From the above discussion, it can be concluded that British manufacturing management has acquired experience over time to help the manufacturing sector and the whole economy pull out of recessions. Returning every sector to profitability is more crucial than trying to boost the demand alone.
The British experience differs sharply with other countries. Some countries are seen trying to boost demand in such tough times through Economic stimulus plans. Others such as the US respond by boosting investors and consumer confidence. This can be seen through their effort to insure investments in the heights of global economic crises. Confidence alone in times of recession can lead greater loss on investment. The industries involved have to revert to profitability before external financial assistance is issued as Britain deed.

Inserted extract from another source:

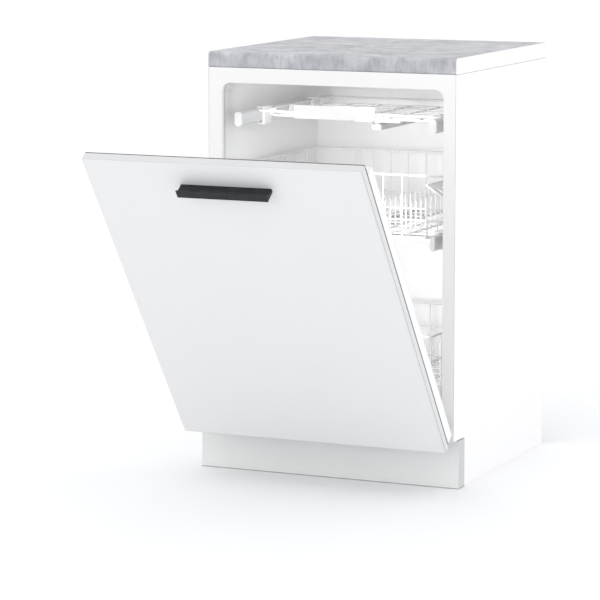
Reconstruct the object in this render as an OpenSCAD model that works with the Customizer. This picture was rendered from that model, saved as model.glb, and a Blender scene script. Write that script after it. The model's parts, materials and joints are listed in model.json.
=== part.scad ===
// Built-in dishwasher under a worktop, with its door part open.
// Millimetres, +Z up. Origin: on the floor, under the middle of the door's width, in the plane of the
// plinth board's front. Distances in y below are counted from the front of the body.

/* [Cabinet] */
// Width of the dishwasher body and of the worktop
body_w = 560; // [552:1:566]
// Depth of the dishwasher body
body_d = 553; // [548:1:580]
// Height of the body, up to the underside of the worktop
body_h = 866; // [856:1:868]
// Sideways offset of the body from the middle of the door
offset_x = 15; // [8:1:15]
// Thickness of the worktop
worktop_t = 33; // [28:1:38]

/* [Toe space] */
// Height of the toe space
toe_h = 104; // [102:1:105]
// Distance of the plinth board behind the body's front
plinth_y = 27; // [20:1:38]
// Thickness of the plinth board
plinth_t = 18; // [12:1:19]

/* [Door] */
// Width of the furniture front
door_w = 596; // [590:1:600]
// Height of the furniture front
door_h = 775; // [765:1:780]
// Thickness of the furniture front
panel_t = 18; // [16:1:18]
// Angle of the door, from closed
open_angle = 36; // [34:1:38]
// Length of the handle
handle_l = 194; // [140:2:320]

/* [Racks] */
// Half the width of the wire baskets
basket_half = 204; // [196:1:206]
// Radius of the rim wires
rim_r = 2.4; // [2:0.1:3]
// Radius of the thin wires and tines
wire_r = 1.5; // [1.2:0.1:1.8]
// Radius of the lower basket's wheels
wheel_r = 17; // [14:0.5:17]

/* [Hidden] */
$fn = 40;

xl = offset_x - body_w / 2;
xr = offset_x + body_w / 2;
sheet = 2;
frame_d = 12;
notch_d = 60;

// mouth of the tub
mx = offset_x + 2;
mouth_w = body_w - 60;
mouth_z0 = toe_h + 24;
mouth_z1 = body_h - 32;
mouth_r = 20;

// inside of the tub
tub_w = mouth_w + 10;
tub_z0 = mouth_z0 - 10;
tub_z1 = mouth_z1 + 4;
tub_y1 = body_d - 33;
tub_r = 25;
tub_t = 1;
track_z = tub_z0 + 26;
track_w = 22;

// washing gear under and in the tub
arm_y = 260;
sump_x = mx + 20;
sump_y = arm_y + 10;
sump_r = 92;
cup_x = mx + 62;
cup_y = arm_y + 34;
cup_r = 30;
base_z = 12;
salt_x = mx - 150;
salt_y = 420;
arm_l = 200;
lower_arm_z = tub_z0 + 34;
upper_arm_z = 484;
top_arm_z = 738.5;
riser_d = 8;
port_z = 511;

// door: modelled shut, then turned about its pin
hinge_y = -31;
hinge_z = toe_h - 3;
door_z0 = hinge_z + 5;
door_z1 = door_z0 + door_h;
front_y = -54;
shell_y0 = -33.5;
shell_y1 = -3.5;
liner_y1 = -2;
shell_w = door_w - 6;
shell_z1 = door_z1 - 32;
skin = 1.5;
pan_w = mouth_w - 14;
pan_z0 = mouth_z0 + 6;
pan_z1 = mouth_z1 - 6;
pan_y1 = 11;
pin_r = 3.5;
pin_x = mouth_w / 2 + 12;
notch_w = 26;
notch_z1 = hinge_z + 36;
disp_x = mx;
disp_z = 545;
disp_w = 170;
disp_h = 120;
latch_z = pan_z1 + 0.5;

// rails and racks
tray_z = 756;
tray_rail_x = 220.3;
tray_rail_w = 15.6;
tray_rail_h = 30;
up_z = 513.5;
up_rail_x = 220.7;
up_rail_w = 10.2;
up_rail_h = 31;
rail_y0 = 24;
rail_y1 = tub_y1 - 22;
rim_z_up = 653;
floor_z_up = 523;
step_z = 560;
basket_top = basket_half + 39;
rim_z_low = 312;
floor_z_low = 194;
up_y0 = 30;
up_y1 = 488;
low_y0 = 58;
low_y1 = 498;
shelf_z = 595;
shelf_w = 63;
shelf_tilt = 33;
hinge_wire_r = 2;

white = [0.95, 0.95, 0.95];
steel = [0.78, 0.79, 0.8];
plastic = [0.86, 0.87, 0.88];
dark = [0.16, 0.16, 0.17];
grey = [0.55, 0.56, 0.58];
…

In the recessions of 1980s and 1990, Britain demonstrated a new method of dealing with inflation and recession. Its major competitors would have reacted through trying to boost demand or to restore confidence among people as discussed above. This can lead to higher loss and the long-term positive effects may not be steady. On the other hand, Britain reacted to the same by job sacking disguised employees and hence reducing the cost of production. This lowers the cost of production and hence the price. Consequently, demand increases. The overall effect of this is profit for firms and creation of new firms.